In general, Apache Kafka is a good choice when you need to:

Handle large volumes of data streams in real‑time or near real‑time

Process and analyze data as it flows through the system

Integrate multiple data sources and applications

Provide reliable data transfer between systems

Scale horizontally and handle high‑traffic loads

Who uses Kafka?

Several significant high‑tech companies use Kafka to manage data. LinkedIn is the first user and creator of Kafka. It later sold Kafka to Apache.

Spotify, Uber, Tumbler, PayPal, Cisco, and Netflix are among the many renowned names that depend on Apache Kafka for big data processing.

What are Apache Kafka Challenges?

Despite all its benefits, Kafka can be tricky to work with. The most fundamental problem is its inability to store historical data for long. At some point, the messages in a partitioned stream will expire, and data will disappear completely. It also means tuning data retention settings takes a lot of work.

Furthermore, Kafka has limited all‑in‑one monitoring tools apart from Kafka monitor. Of course, you can get other network monitoring and predictive maintenance tools to keep track of Kafka clusters. But the Kafka monitor is meant for identifying deployment issues. And the network monitor tools only offer standard metrics to track server performance.

Also, if the message size increases, brokers begin to compress them. The compression results in performance loss and reduces speed.

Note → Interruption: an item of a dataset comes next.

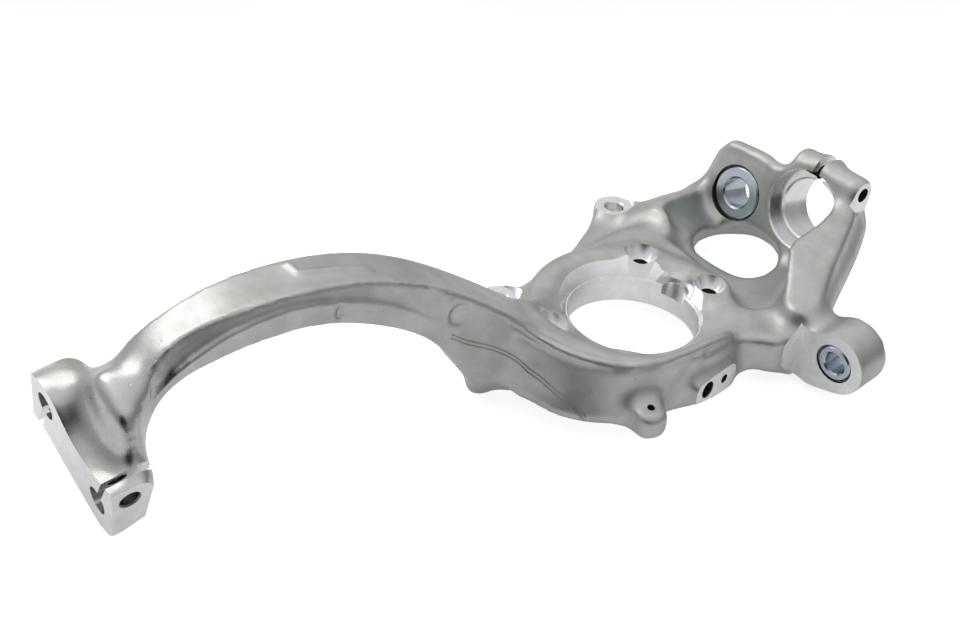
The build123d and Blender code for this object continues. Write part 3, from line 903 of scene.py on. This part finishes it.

And while partition replication offers high availability, it can cause redundant data copies. They can take up more space and increase storage costs.

Final words

Originally created by LinkedIn, Apache Kafka is now a popular real‑time event streaming platform. Significant companies like Uber, Netflix, and Spotify use Kafka to process data and deliver customer value.

Its distributed commit log model and publish‑subscribe messaging system offer reliability and flexibility. The data partitioning mechanism makes the platform highly scalable.

However, storing historical data and monitoring its performance takes time and effort. But even so, the platform is the best for building numerous real‑time services and data pipelines.